More* wealthy voters will go back to the Republicans. Let us not forget that the exit polls looked like this in literally the tailor made matchup for wealthy voters to vote Democrat and many less wealthy voters to vote Republican:
Under $30k: 53% DEM, 41% GOP
$30k-$50k: 51% DEM, 42% GOP
$50k-$100k: 50% GOP, 46% DEM
$100k-$199k: 48% GOP, 47% DEM
$200k-$250k: 49% GOP, 48% DEM
Over $250k: 48% GOP, 48% DEM
Well, scoring 48% of the wealthy voters in a two-party system is really pathetic for a right-wing party (but then again, Trump did much better with less wealthy voters), and even candidates like Romney or Bush did relatively bad with wealthy voters compared to European right-wing parties. Most European countries have more than 2 big political parties, but if you add up all parties that are considered right-of-centre I think the European right scores better with wealthy voters (and worse with working/middle-class voters) than the American right.

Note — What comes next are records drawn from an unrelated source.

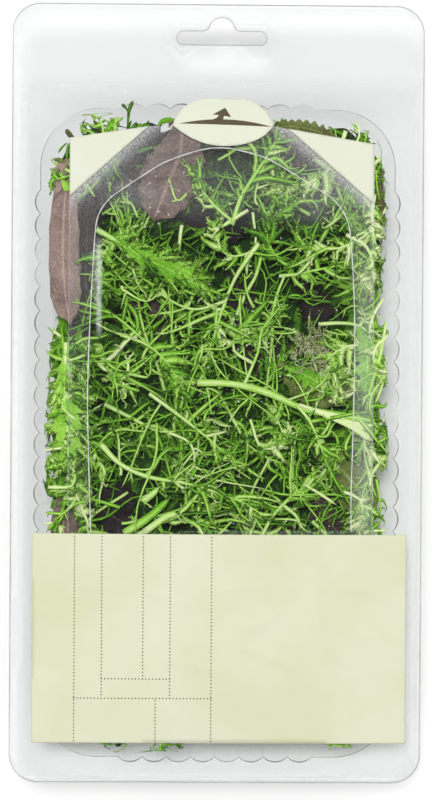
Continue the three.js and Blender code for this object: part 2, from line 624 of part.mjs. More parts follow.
// Leaves that show through the window, laid by hand. Each rib runs from the stalk's cut end to the tip.
const HAND_LAID = [
  {
    name: "stem_long",
    colour: "pale",
    layer: 14,
    parts: [
      {
        rib: [[-7, 4], [6, 3.5], [18, 0.5], [31, -5], [45, -7.5], [57, -9]],
        width: [3.2, 1.6], pairs: 2, from: 0.86, length: 8,
      },
      {
        rib: [[9.5, 3], [14.5, 15], [16, 23], [23, 32]],
        width: [1.8, 0.8], pairs: 4, from: 0.3, length: 10, teeth: 0, seed: 4,
      },
      {
        rib: [[25, -2], [33, 1], [38, 5], [40, 9]],
        width: [1.4, 0.8], pairs: 1, from: 0.6, length: 5, teeth: 0, seed: 5,
      },
      {
        rib: [[28, -3.5], [33, -9.5], [36.5, -17.5], [40, -25]],
        width: [1.8, 0.8], pairs: 4, from: 0.3, length: 12, seed: 6,
      },
    ],
  },
  {
    name: "frill_upper_left",
    colour: "green",
    layer: 14,
    blade: {
      rib: [[-43, 58], [-35, 53.5], [-26, 48], [-15, 43], [-5, 38.5]],
      halfWidth: 11, stalk: 0.08, stalkWidth: 3, stations: 18, tooth: 0.3, slant: 0.7, seed: 2,
    },
  },
  {
    name: "frond_lower_left",
    colour: "pale",
    layer: 14,
    parts: [
      {
        rib: [[-41, -18], [-34, -25], [-24, -29.5], [-9.5, -32], [6.5, -37], [17, -43]],
        width: [2.8, 1], pairs: 6, from: 0.36, length: 16, seed: 7,
      },
    ],
  },
  {
    name: "frill_left_edge",
    colour: "green",
    layer: 14,
    blade: {
      rib: [[-53.5, 18], [-54, 6], [-53.8, -3], [-52.8, -14], [-52.5, -27]],
      halfWidth: 7, stalk: 0.1, stalkWidth: 2.8, stations: 16, tooth: 0.26, slant: 0.7, seed: 9,
    },
  },
  {
    name: "frond_top",
    colour: "green",
    layer: 14,
    parts: [
      {
        rib: [[5, 60], [8, 69.5], [12.5, 77], [17, 84], [21, 91]],
        width: [2.6, 1], pairs: 6, from: 0.22, length: 14, teeth: 2, seed: 11,
      },
      {
        rib: [[5.5, 61], [-2, 66], [-10, 75], [-15, 86]],
        width: [2, 0.9], pairs: 5, from: 0.25, length: 11, seed: 12,
      },
    ],
  },
  {
    name: "stem_upper_middle",
    colour: "pale",
    layer: 13,
    parts: [
      {
        rib: [[14.5, 53.5], [7, 42.5], [2.5, 32], [-0.5, 22.5], [-4, 12]],
        width: [2.4, 0.9], pairs: 5, from: 0.4, length: 15, seed: 13,
      },
      {
        rib: [[3, 33], [-8, 30], [-18, 34], [-27, 42]],
        width: [1.8, 0.8], pairs: 5, from: 0.3, length: 12, seed: 14,
      },
    ],
  },
  {
    name: "stem_middle_left",
    colour: "pale",
    layer: 13,
    parts: [
      {
        rib: [[-24, 0], [-13, -8], [-1, -17.5], [8, -26.5]],
        width: [2.2, 0.9], pairs: 4, from: 0.4, length: 12, seed: 15,
      },
    ],
  },
  {
    name: "frond_right",
    colour: "green",
    layer: 13,
    parts: [
      {
        rib: [[22, 42], [29.5, 43], [36, 44.5], [45.5, 46.5]],
        width: [2, 1], pairs: 5, from: 0.1, length: 21, angle: 72, teeth: 2, seed: 17,
      },
      {
        rib: [[24, 42.5], [21, 35], [19, 27], [15, 18]],
        width: [1.6, 0.8], pairs: 4, from: 0.3, length: 10, seed: 18,
      },
    ],
  },
  {
    name: "stem_right_arc",
    colour: "pale",
    layer: 13,
    parts: [
      {
        rib: [[36, 25], [44, 25.5], [50.5, 24.5], [56, 20], [58, 12], [58.5, 4]],
        width: [2, 0.9], pairs: 4, from: 0.35, length: 9, teeth: 1, seed: 19,
      },
    ],
  },
  {
    name: "frond_bottom_left",
    colour: "pale",
    layer: 13,
    parts: [
      {
        rib: [[-38, -57], [-27, -50], [-20, -46], [-11, -43.5], [0, -41]],
        width: [3.4, 1.2], pairs: 5, from: 0.35, length: 17, teeth: 1, seed: 21,
      },
    ],
  },
  {
    name: "stem_left_short",
    colour: "pale",
    layer: 13,
    parts: [
      { rib: [[-51.5, -11.5], [-46, -7.5], [-40, -3.5]], width: [1.8, 1.4] },
    ],
  },
  {
    name: "frond_middle_left",
    colour: "green",
    layer: 12,
    parts: [
      {
        rib: [[-18.5, 1], [-21.5, 11], [-25, 17.5], [-30, 22.5], [-37, 28], [-42, 30]],
        width: [2, 0.9], pairs: 6, from: 0.25, length: 14, teeth: 1, seed: 23,
      },
      {
        rib: [[-24, 16.5], [-27, 26], [-28, 33], [-28.5, 39], [-31, 46.5]],
        width: [1.6, 0.8], pairs: 4, from: 0.3, length: 12, teeth: 0, seed: 25,
      },
      {
        rib: [[-21.5, 11], [-16.5, 15], [-12, 17.5], [-6.5, 19]],
        width: [1.5, 0.8], pairs: 4, from: 0.3, length: 11, teeth: 0, seed: 27,
      },
    ],
  },
  {
    name: "stem_tall_right",
    colour: "green",
    layer: 12,
    parts: [
      {
        rib: [[7, 28], [10, 35.5], [14, 43], [16.5, 54], [19, 66.5], [21.5, 73], [24, 79]],
        width: [2.4, 1], pairs: 6, from: 0.3, length: 15, seed: 29,
      },
    ],
  },
  {
    name: "frond_middle_right",
    colour: "green",
    layer: 12,
    parts: [
      {
        rib: [[1, 0], [7, -11], [11, -17.5], [17, -22], [24, -24.5], [30, -23.5]],
        width: [1.8, 0.9], pairs: 6, from: 0.12, length: 20, teeth: 1, seed: 31,
      },
    ],
  },
  {
    name: "frond_bottom_right",
    colour: "green",
    layer: 13,
    parts: [
      {
        rib: [[15, -53], [20, -43.5], [25, -38], [29, -34.5], [35, -31.5]],
        width: [2.2, 1.2], pairs: 5, from: 0.2, length: 15, teeth: 2, seed: 33,
      },
    ],
  },
  {
    name: "frond_left_curl",
    colour: "green",
    layer: 11,
    parts: [
      {
        rib: [[-40, -4], [-30, -9], [-22, -13], [-14.5, -13.5], [-8.5, -11], [-3, -11.5]],
        width: [2.2, 1.1], pairs: 6, from: 0.15, length: 18, seed: 35,
      },
    ],
  },
  {
    name: "frond_upper_right",
    colour: "green",
    layer: 11,
    parts: [
      {
        rib: [[39, 82], [42.5, 75], [46, 66], [49, 57], [50.5, 46]],
        width: [2, 0.9], pairs: 6, from: 0.1, length: 15, teeth: 1, seed: 37,
      },
    ],
  },
  {
    name: "leaf_right_veined",
    colour: "green",
    layer: 11,
    blade: {
      rib: [[22, 11], [28, 8], [37, 3.5], [50, 0]],
      halfWidth: 8.5, stalk: 0.1, stations: 12, tooth: 0.08, seed: 39,
    },
  },
  {
    name: "purple_left",
    colour: "purple",
    layer: 11,
    blade: {
      rib: [[-50, 82], [-54, 72], [-55, 50], [-54, 35], [-52, 24]],
      halfWidth: 6.2, stalk: 0.06, stations: 12, tooth: 0.05, seed: 41,
    },
  },
  {
    name: "sprig_top_left",
    colour: "deepGreen",
    layer: 11,
    parts: [
      {
        rib: [[-38, 70], [-40, 80], [-41.5, 88], [-43, 95]],
        width: [1.6, 0.8], pairs: 4, from: 0.3, length: 8, teeth: 0, seed: 43,
      },
    ],
  },
  {
    name: "purple_top",
    colour: "purple",
    layer: 10,
    blade: {
      rib: [[-10, 97], [-13, 83], [-16, 67], [-19, 50]],
      halfWidth: 11.5, stalk: 0.05, stations: 14, tooth: 0.05, seed: 45,
    },
  },
  {
    name: "purple_top_right",
    colour: "purple",
    layer: 10,
    blade: {
      rib: [[12, 92], [24, 93], [34, 90], [45, 82]],
      halfWidth: 6, stalk: 0.05, stations: 14, tooth: 0.16, seed: 47,
    },
  },
  {
    name: "olive_right",
    colour: "purple",
    layer: 10,
    blade: {
      rib: [[34, -18], [44, -26], [51, -34], [57, -43]],
      halfWidth: 9, stalk: 0.06, stations: 12, tooth: 0.08, seed: 49,
    },
  },
  {
    name: "purple_bottom_left",
    colour: "purple",
    layer: 10,
    blade: {
      rib: [[-55, -34], [-54, -50], [-50, -66], [-47, -82]],
      halfWidth: 7, stalk: 0.05, stations: 12, tooth: 0.06, seed: 51,
    },
  },
];

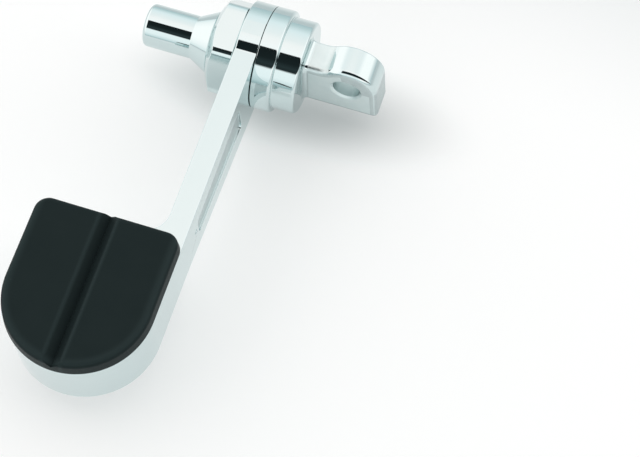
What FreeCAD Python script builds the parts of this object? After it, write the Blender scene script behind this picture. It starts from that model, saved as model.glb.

But Trump probably is one of the few Western right-wing populists whose voters are wealthier than the average voter (maybe the Progress Party in Norway or the Swiss People's Party in Switzerland also have relatively wealthy voter bases? I'm not really an expert on these countries
). But if you only count the diehard core Trump supporters that would also vote for him in a parliamentary PR system I'm not sure whether his base is much different from the average right-wing populist party.